Comment 3 Christian Zoz 2005-11-25 17:34:41 UTC
Thanks for further investigation. I guess we just need to properly initialize dhcpretcode somewhere. Try this patch instead:

--- /sbin/ifup.orig     2005-11-25 17:53:40.000000000 +0100
+++ /sbin/ifup  2005-11-25 17:56:13.000000000 +0100
@@ -826,6 +826,7 @@
 # bringing up/down the interface (main part)
 #
 
+dhcpretcode=$R_SUCCESS
 # switch type. If SKIP_MAIN_PART == skip, don't execute any section
 case "$BOOTPROTO$SKIP_MAIN_PART" in
        dhcp+autoip|DHCP+AUTOIP)

Please try.

To the timeouts:
DHCLIENT_WAIT_AT_BOOT is just the time that ifup-dhcp waits before it sends dhcp client in background and returns with retval 12 (R_DHCP_BG). If ifup returned that then rcnetwork will not consider that as success. Instead it waits some additional seconds if this is a mandatory device. rcnetwork times out WAIT_FOR_INTERFACES seconds after it was started.
So if the interface comes shortly before rcnetwork times out, then the time for dhcp might be very short. I will open another bug for this: bug 135569
Comment 4 Stefan Fink 2005-11-29 12:21:48 UTC
Finally back at work and ready for testing.

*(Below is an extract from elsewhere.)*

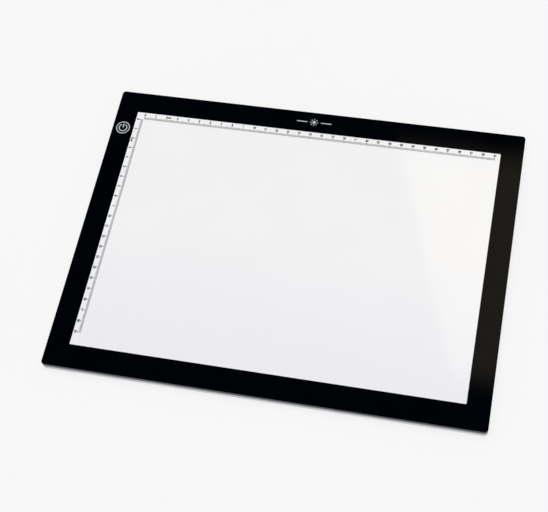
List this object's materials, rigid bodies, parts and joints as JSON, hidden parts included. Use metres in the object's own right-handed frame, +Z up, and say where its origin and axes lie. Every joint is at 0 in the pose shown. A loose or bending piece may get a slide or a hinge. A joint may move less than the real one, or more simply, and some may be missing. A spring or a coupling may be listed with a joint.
{
  "type": "light box",
  "caption": "Thin flat rectangular light box for tracing: glossy black border round a white window with ruler scales, printed touch key, dark panel edge over a silver frame, rubber feet.",
  "frame": {"origin": "centre of the footprint, on the surface that the rubber feet stand on", "axes": "+X along the long side to the right, +Y towards the ruled back edge, +Z up out of the work surface"},
  "size_m": [0.36, 0.27, 0.0089],
  "materials": {
    "clear_film": "clear hard-coated polyester film, high gloss",
    "clear_acrylic": "clear cast acrylic, its border and edges backed in black",
    "black_ink": "dense black screen print on the underside of the film",
    "silver_plastic": "fine satin moulding, silver grey",
    "pale_plastic": "fine spark-eroded texture, pale grey",
    "foot_rubber": "matt dark grey rubber",
    "screw_steel": "zinc-plated steel",
    "opal_sheet": "opal white diffuser sheet, faint satin sheen",
    "prism_film": "clear film with fine prisms",
    "guide_acrylic": "clear acrylic with a fine dot pattern",
    "white_film": "white reflector film",
    "white_circuit": "white solder mask",
    "aluminium": "plain rolled sheet",
    "foam": "soft closed-cell foam",
    "black_tape": "black double-sided tape",
    "green_circuit": "green solder mask",
    "spring_steel": "gold-coloured plating",
    "chip_plastic": "black moulding compound",
    "ferrite": "dark sintered ferrite",
    "capacitor_ceramic": "tan fired ceramic",
    "tin_plate": "tin-plated steel sheet",
    "white_nylon": "natural nylon",
    "red_wire": "red insulation",
    "black_wire": "black insulation"
  },
  "bodies": {
    "root": {"cover_film": "clear_film", "bezel_mask": "black_ink", "front_panel": "clear_acrylic", "side_frame": "silver_plastic", "rear_cover": "pale_plastic", "foot_front_left": "foot_rubber", "foot_front_middle": "foot_rubber", "foot_front_right": "foot_rubber", "foot_back_left": "foot_rubber", "foot_back_middle": "foot_rubber", "foot_back_right": "foot_rubber", "cover_screw_front_left": "screw_steel", "cover_screw_front_middle": "screw_steel", "cover_screw_front_right": "screw_steel", "cover_screw_left": "screw_steel", "cover_screw_right": "screw_steel", "cover_screw_back_left": "screw_steel", "cover_screw_back_middle": "screw_steel", "cover_screw_back_right": "screw_steel", "diffuser_sheet": "opal_sheet", "prism_film": "prism_film", "light_guide": "guide_acrylic", "reflector_sheet": "white_film", "led_strip": "white_circuit", "heat_strip": "aluminium", "cushion_left": "foam", "cushion_right": "foam", "cushion_front": "foam", "tape_front": "black_tape", "tape_back": "black_tape", "tape_left": "black_tape", "tape_right": "black_tape", "control_board": "green_circuit", "touch_spring": "spring_steel", "touch_chip": "chip_plastic", "driver_chip": "chip_plastic", "power_inductor": "ferrite", "filter_capacitor": "capacitor_ceramic", "socket_shell": "tin_plate", "socket_tongue": "chip_plastic", "wire_connector": "white_nylon", "lead_wire_black": "black_wire", "lead_wire_red": "red_wire", "board_screw_front": "screw_steel", "board_screw_back": "screw_steel"}
  },
  "joints": []
}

Your patch works fine (with mine removed of course).

For me the problem seems resolved. The problem with the timeouts is minor (at least if you understand the usage of the two incriminated configuration variables).

At least the bug showed me, that network initialisation is much more complex than one would think. :-))

Thanks for your help.
Comment 5 Christian Zoz 2005-11-30 11:13:52 UTC
Fixed in SVN.

Andreas, should i add this to the pending YOUpdate?
I don't know if it happens on many machines.
Comment 6 Andreas Jaeger 2005-11-30 12:20:48 UTC
Yes, add it to the pending YOUupdate if possible.

Otherwise only for STABLE.
Comment 7 Christian Zoz 2006-01-20 10:12:39 UTC
YOUpdate is finally submitted
Comment 8 Christian Zoz 2006-02-13 11:09:12 UTC
This patch did now conflict with other fixes around STARTMODE=ifplugd. (See bug 140124 and duplicates). Therefore i removed (bad) return value magic at the very end of ifup. Instead ifup-dhcp checks if there is an ifup-process running on this interfaces and assumes that connecting is in progress.